Hi,
I’m experiencing an unexpected rate limit categorization issue with Grounding with Google Search on the Gemini API.
Environment
- Tier: Tier 3
- Model specified in code: gemini-2.5-flash
- API: Gemini Developer API (generativelanguage.googleapis.com/v1beta)
- Tool used: google_search (for Grounding with Google Search)
Issue
When I make generateContent requests with the google_search tool enabled using model gemini-2.5-flash, the grounding usage is being counted under the “Gemini 3”
category in the AI Studio Rate Limits dashboard — not under “Gemini 2.5”.

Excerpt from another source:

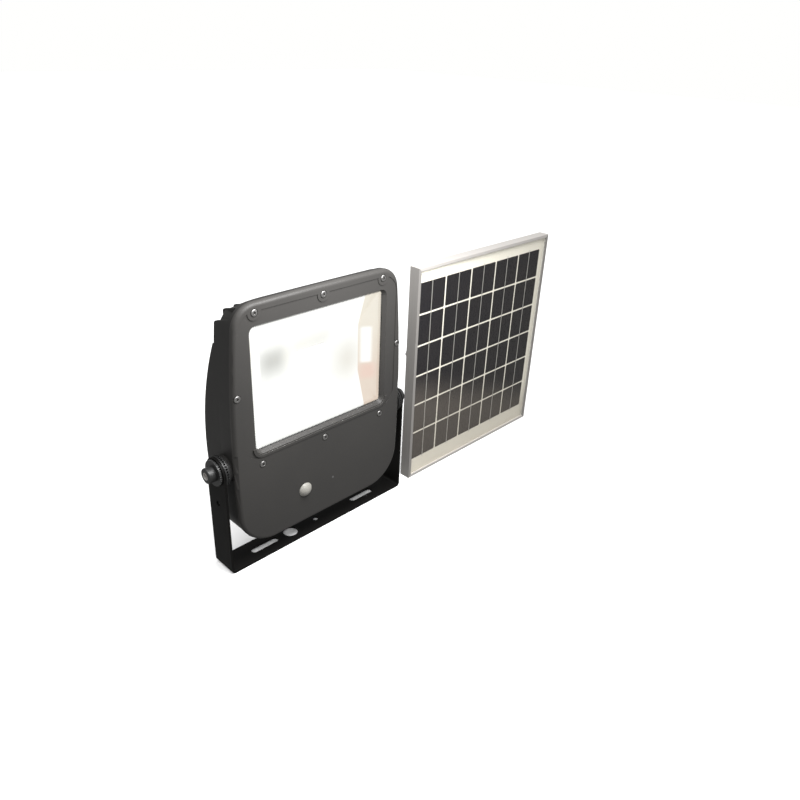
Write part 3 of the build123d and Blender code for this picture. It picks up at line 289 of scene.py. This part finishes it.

What I see in the Rate Limits dashboard:
┌────────────┬──────────────────┬──────────────────────────┐
│ Category │ Type │ Usage │
├────────────┼──────────────────┼──────────────────────────┤
│ Gemini 2.5 │ Search Grounding │ 793 / 5K │
├────────────┼──────────────────┼──────────────────────────┤
│ Gemini 3 │ Search Grounding │ 1,640 / 1,500 (exceeded) │
└────────────┴──────────────────┴──────────────────────────┘
What I expect:
All grounding requests should be counted under Gemini 2.5, since my code explicitly specifies gemini-2.5-flash as the model. I do not use any Gemini 3 model in my
codebase.
Code snippet
const url = https://generativelanguage.googleapis.com/v1beta/models/gemini-2.5-flash:generateContent?key=${apiKey};
const body = {
contents: [{ role: “user”, parts: [{ text: prompt }] }],
tools: [{ google_search: {} }],
};
const response = await fetch(url, {
method: “POST”,
headers: { “Content-Type”: “application/json” },
body: JSON.stringify(body),
});
Impact
- The Gemini 3 grounding quota (1,500) has been exceeded, causing 429 RESOURCE_EXHAUSTED errors.
- On Tier 3, the Gemini 2.5 grounding free tier is 1,500 RPD. If all requests were correctly categorized under Gemini 2.5, the combined total (~2,400) would still
exceed the free tier but would not hit a hard rate limit at 1,500. - Additionally, this misclassification may result in incorrect billing, as Gemini 3 uses per-query billing while Gemini 2.5 uses per-prompt billing.
Questions
- Is this a known issue with how grounding requests are categorized in the rate limit dashboard?
- Are gemini-2.5-flash grounding requests being internally routed through a Gemini 3 model?
- If this is a bug, is there a workaround to ensure requests are counted under the correct model category?
Any clarification would be greatly appreciated. Thank you.